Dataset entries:
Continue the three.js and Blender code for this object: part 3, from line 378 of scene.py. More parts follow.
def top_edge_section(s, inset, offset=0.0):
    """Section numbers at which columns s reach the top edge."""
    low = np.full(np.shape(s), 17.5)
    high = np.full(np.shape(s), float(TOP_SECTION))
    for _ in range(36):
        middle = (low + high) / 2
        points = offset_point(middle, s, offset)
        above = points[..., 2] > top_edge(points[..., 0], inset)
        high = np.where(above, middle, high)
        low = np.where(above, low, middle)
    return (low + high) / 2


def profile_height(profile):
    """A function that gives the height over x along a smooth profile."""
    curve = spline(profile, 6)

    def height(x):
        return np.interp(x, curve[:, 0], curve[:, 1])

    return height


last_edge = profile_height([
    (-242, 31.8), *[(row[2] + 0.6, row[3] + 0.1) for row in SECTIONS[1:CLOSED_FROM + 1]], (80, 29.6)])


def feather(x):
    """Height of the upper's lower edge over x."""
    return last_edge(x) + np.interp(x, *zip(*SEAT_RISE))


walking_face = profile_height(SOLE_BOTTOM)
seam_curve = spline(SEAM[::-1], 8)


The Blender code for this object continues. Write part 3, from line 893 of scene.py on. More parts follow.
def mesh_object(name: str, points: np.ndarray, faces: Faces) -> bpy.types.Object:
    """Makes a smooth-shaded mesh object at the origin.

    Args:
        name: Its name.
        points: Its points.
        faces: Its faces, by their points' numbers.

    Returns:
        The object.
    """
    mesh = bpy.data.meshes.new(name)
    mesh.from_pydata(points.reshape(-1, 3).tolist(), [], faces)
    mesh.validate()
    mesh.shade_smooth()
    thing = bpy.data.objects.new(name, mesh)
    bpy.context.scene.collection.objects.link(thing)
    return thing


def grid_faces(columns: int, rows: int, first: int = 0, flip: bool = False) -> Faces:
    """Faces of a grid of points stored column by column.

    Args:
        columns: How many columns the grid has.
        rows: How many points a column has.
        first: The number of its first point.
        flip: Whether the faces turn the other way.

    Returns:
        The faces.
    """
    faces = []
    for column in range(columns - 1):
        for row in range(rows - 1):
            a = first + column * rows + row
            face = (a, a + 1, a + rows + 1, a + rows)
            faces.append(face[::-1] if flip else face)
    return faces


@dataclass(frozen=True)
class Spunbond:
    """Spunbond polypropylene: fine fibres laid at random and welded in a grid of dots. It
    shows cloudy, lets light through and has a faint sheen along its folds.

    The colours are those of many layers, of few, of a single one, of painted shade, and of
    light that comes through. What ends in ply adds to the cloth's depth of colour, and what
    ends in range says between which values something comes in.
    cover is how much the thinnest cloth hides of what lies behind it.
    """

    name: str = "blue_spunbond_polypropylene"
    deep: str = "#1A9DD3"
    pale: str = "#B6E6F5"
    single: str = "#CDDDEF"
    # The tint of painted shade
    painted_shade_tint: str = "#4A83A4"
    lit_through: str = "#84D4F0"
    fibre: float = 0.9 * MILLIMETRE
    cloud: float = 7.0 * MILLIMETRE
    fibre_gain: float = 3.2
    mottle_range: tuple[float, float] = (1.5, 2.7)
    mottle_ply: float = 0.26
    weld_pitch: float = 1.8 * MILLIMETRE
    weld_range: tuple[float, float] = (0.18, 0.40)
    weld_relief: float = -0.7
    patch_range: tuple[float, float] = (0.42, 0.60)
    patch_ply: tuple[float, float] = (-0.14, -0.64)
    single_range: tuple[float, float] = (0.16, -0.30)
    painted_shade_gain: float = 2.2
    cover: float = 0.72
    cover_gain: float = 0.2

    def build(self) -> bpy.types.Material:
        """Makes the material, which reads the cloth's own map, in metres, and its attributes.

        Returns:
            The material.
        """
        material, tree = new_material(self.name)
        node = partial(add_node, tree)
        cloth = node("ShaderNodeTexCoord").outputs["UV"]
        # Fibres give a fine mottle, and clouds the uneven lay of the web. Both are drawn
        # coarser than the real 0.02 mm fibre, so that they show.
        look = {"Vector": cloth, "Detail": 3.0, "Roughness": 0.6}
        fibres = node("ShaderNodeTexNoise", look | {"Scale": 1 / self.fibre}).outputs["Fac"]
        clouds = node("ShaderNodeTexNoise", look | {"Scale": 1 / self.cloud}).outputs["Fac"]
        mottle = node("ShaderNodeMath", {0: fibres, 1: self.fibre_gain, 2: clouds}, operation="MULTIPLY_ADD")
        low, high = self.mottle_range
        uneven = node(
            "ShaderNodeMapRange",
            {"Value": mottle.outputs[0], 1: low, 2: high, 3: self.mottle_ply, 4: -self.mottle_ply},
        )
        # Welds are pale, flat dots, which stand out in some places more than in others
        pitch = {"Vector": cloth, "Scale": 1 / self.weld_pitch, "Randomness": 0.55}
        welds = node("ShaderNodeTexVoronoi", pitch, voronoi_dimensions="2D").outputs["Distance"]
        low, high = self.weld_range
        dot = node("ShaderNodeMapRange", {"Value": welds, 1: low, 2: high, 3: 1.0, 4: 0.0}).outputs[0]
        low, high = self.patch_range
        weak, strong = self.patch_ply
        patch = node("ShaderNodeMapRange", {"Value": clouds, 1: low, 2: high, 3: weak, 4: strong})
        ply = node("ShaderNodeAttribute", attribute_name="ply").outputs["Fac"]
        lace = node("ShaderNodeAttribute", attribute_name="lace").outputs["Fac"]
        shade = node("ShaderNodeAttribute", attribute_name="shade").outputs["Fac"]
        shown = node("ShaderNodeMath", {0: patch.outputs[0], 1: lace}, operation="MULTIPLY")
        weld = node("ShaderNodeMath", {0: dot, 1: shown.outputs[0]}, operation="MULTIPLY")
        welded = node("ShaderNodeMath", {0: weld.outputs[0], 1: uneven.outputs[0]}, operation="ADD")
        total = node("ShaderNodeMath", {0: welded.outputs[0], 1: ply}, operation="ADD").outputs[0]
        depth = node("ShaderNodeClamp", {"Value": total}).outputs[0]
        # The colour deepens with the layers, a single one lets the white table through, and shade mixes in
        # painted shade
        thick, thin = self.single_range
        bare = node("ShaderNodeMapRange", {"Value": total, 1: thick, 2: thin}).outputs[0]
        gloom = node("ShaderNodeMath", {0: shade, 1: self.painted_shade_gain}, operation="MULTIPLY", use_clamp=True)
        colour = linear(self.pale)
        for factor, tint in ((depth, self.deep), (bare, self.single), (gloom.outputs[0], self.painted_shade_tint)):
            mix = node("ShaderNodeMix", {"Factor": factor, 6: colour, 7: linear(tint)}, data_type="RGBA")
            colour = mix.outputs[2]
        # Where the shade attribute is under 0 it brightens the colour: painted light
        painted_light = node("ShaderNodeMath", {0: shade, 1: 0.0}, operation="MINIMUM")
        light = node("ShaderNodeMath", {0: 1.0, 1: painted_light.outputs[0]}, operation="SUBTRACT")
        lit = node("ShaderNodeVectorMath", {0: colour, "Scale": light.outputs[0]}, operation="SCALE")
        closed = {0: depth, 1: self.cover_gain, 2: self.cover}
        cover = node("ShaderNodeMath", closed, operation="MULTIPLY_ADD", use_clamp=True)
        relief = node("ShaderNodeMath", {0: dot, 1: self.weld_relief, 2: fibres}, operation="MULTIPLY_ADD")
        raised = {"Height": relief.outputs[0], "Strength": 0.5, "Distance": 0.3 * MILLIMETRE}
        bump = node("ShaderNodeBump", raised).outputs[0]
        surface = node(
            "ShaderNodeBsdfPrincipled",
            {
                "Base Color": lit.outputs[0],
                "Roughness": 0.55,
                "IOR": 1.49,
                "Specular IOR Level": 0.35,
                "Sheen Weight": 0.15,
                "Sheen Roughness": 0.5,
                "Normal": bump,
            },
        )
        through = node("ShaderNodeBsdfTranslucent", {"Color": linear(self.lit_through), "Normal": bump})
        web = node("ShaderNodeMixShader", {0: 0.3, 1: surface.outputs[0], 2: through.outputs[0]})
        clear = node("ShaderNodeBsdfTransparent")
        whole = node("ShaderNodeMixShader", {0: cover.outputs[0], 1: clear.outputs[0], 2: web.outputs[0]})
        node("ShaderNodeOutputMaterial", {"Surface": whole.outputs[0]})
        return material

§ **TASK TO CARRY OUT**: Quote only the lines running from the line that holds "The Blender code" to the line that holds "flip: Whether the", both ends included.

§ **ANSWER FOR THE TASK**:
The Blender code for this object continues. Write part 3, from line 893 of scene.py on. More parts follow.
def mesh_object(name: str, points: np.ndarray, faces: Faces) -> bpy.types.Object:
    """Makes a smooth-shaded mesh object at the origin.

    Args:
        name: Its name.
        points: Its points.
        faces: Its faces, by their points' numbers.

    Returns:
        The object.
    """
    mesh = bpy.data.meshes.new(name)
    mesh.from_pydata(points.reshape(-1, 3).tolist(), [], faces)
    mesh.validate()
    mesh.shade_smooth()
    thing = bpy.data.objects.new(name, mesh)
    bpy.context.scene.collection.objects.link(thing)
    return thing


def grid_faces(columns: int, rows: int, first: int = 0, flip: bool = False) -> Faces:
    """Faces of a grid of points stored column by column.

    Args:
        columns: How many columns the grid has.
        rows: How many points a column has.
        first: The number of its first point.
        flip: Whether the faces turn the other way.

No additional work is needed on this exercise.